__To be done__
Copy out the complete listing, word for word.

__Data excerpt__
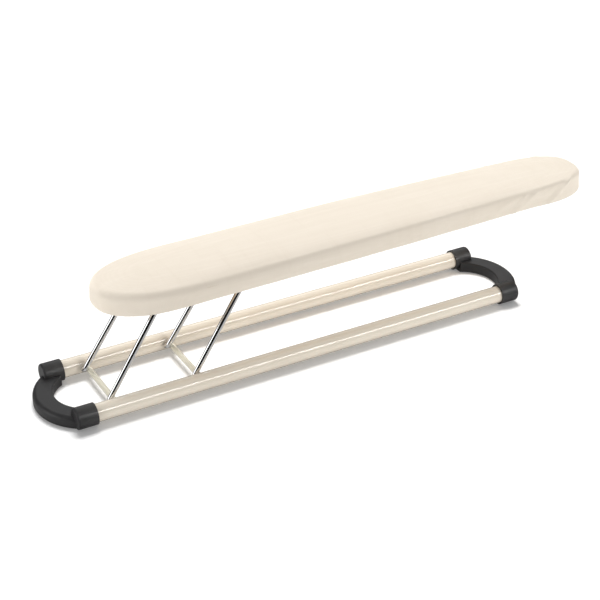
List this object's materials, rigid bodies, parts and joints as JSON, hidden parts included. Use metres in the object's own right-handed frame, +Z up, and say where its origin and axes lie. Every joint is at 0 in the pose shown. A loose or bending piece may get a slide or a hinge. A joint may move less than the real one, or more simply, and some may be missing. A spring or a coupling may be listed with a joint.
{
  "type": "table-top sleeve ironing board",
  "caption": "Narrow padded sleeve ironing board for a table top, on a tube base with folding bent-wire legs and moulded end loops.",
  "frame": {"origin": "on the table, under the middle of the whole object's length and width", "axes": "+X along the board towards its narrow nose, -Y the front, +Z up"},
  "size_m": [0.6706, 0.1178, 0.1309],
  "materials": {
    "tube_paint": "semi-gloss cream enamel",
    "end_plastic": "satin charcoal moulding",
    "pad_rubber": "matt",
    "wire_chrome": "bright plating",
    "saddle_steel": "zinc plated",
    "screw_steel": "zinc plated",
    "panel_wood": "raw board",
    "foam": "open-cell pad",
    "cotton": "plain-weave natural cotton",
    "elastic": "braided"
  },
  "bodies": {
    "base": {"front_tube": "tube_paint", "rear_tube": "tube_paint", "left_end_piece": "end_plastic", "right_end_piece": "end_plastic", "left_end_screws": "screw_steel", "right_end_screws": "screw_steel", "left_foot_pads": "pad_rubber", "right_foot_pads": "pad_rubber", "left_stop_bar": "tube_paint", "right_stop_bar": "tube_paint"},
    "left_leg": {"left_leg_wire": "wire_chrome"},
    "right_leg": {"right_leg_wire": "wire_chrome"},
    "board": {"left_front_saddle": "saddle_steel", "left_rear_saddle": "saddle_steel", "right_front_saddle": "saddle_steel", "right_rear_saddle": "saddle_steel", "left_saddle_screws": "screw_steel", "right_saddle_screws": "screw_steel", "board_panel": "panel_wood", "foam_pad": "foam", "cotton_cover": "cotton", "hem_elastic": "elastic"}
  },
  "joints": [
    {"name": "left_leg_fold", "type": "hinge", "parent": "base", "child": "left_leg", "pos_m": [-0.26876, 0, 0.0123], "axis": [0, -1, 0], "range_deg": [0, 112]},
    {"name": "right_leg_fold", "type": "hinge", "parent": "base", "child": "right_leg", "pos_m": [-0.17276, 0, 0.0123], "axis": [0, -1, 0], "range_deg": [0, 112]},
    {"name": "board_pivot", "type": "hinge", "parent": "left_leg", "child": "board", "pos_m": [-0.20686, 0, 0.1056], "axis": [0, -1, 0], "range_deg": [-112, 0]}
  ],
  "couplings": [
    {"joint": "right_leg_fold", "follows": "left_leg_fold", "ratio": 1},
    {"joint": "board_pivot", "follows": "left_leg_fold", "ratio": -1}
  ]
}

__Reply to the task__
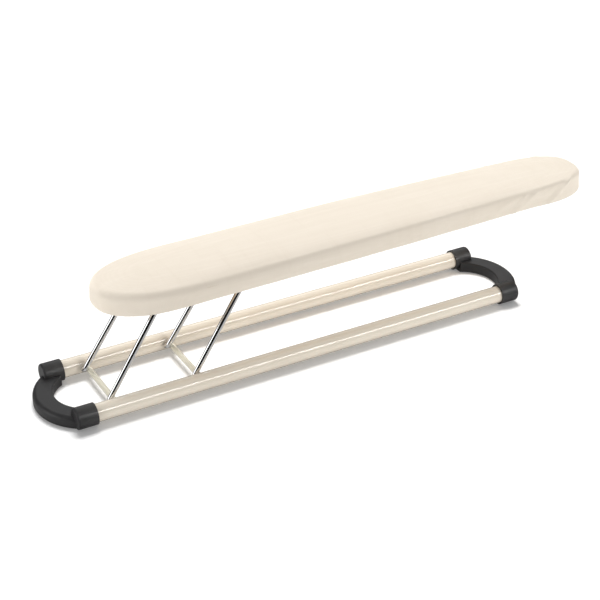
List this object's materials, rigid bodies, parts and joints as JSON, hidden parts included. Use metres in the object's own right-handed frame, +Z up, and say where its origin and axes lie. Every joint is at 0 in the pose shown. A loose or bending piece may get a slide or a hinge. A joint may move less than the real one, or more simply, and some may be missing. A spring or a coupling may be listed with a joint.
{
  "type": "table-top sleeve ironing board",
  "caption": "Narrow padded sleeve ironing board for a table top, on a tube base with folding bent-wire legs and moulded end loops.",
  "frame": {"origin": "on the table, under the middle of the whole object's length and width", "axes": "+X along the board towards its narrow nose, -Y the front, +Z up"},
  "size_m": [0.6706, 0.1178, 0.1309],
  "materials": {
    "tube_paint": "semi-gloss cream enamel",
    "end_plastic": "satin charcoal moulding",
    "pad_rubber": "matt",
    "wire_chrome": "bright plating",
    "saddle_steel": "zinc plated",
    "screw_steel": "zinc plated",
    "panel_wood": "raw board",
    "foam": "open-cell pad",
    "cotton": "plain-weave natural cotton",
    "elastic": "braided"
  },
  "bodies": {
    "base": {"front_tube": "tube_paint", "rear_tube": "tube_paint", "left_end_piece": "end_plastic", "right_end_piece": "end_plastic", "left_end_screws": "screw_steel", "right_end_screws": "screw_steel", "left_foot_pads": "pad_rubber", "right_foot_pads": "pad_rubber", "left_stop_bar": "tube_paint", "right_stop_bar": "tube_paint"},
    "left_leg": {"left_leg_wire": "wire_chrome"},
    "right_leg": {"right_leg_wire": "wire_chrome"},
    "board": {"left_front_saddle": "saddle_steel", "left_rear_saddle": "saddle_steel", "right_front_saddle": "saddle_steel", "right_rear_saddle": "saddle_steel", "left_saddle_screws": "screw_steel", "right_saddle_screws": "screw_steel", "board_panel": "panel_wood", "foam_pad": "foam", "cotton_cover": "cotton", "hem_elastic": "elastic"}
  },
  "joints": [
    {"name": "left_leg_fold", "type": "hinge", "parent": "base", "child": "left_leg", "pos_m": [-0.26876, 0, 0.0123], "axis": [0, -1, 0], "range_deg": [0, 112]},
    {"name": "right_leg_fold", "type": "hinge", "parent": "base", "child": "right_leg", "pos_m": [-0.17276, 0, 0.0123], "axis": [0, -1, 0], "range_deg": [0, 112]},
    {"name": "board_pivot", "type": "hinge", "parent": "left_leg", "child": "board", "pos_m": [-0.20686, 0, 0.1056], "axis": [0, -1, 0], "range_deg": [-112, 0]}
  ],
  "couplings": [
    {"joint": "right_leg_fold", "follows": "left_leg_fold", "ratio": 1},
    {"joint": "board_pivot", "follows": "left_leg_fold", "ratio": -1}
  ]
}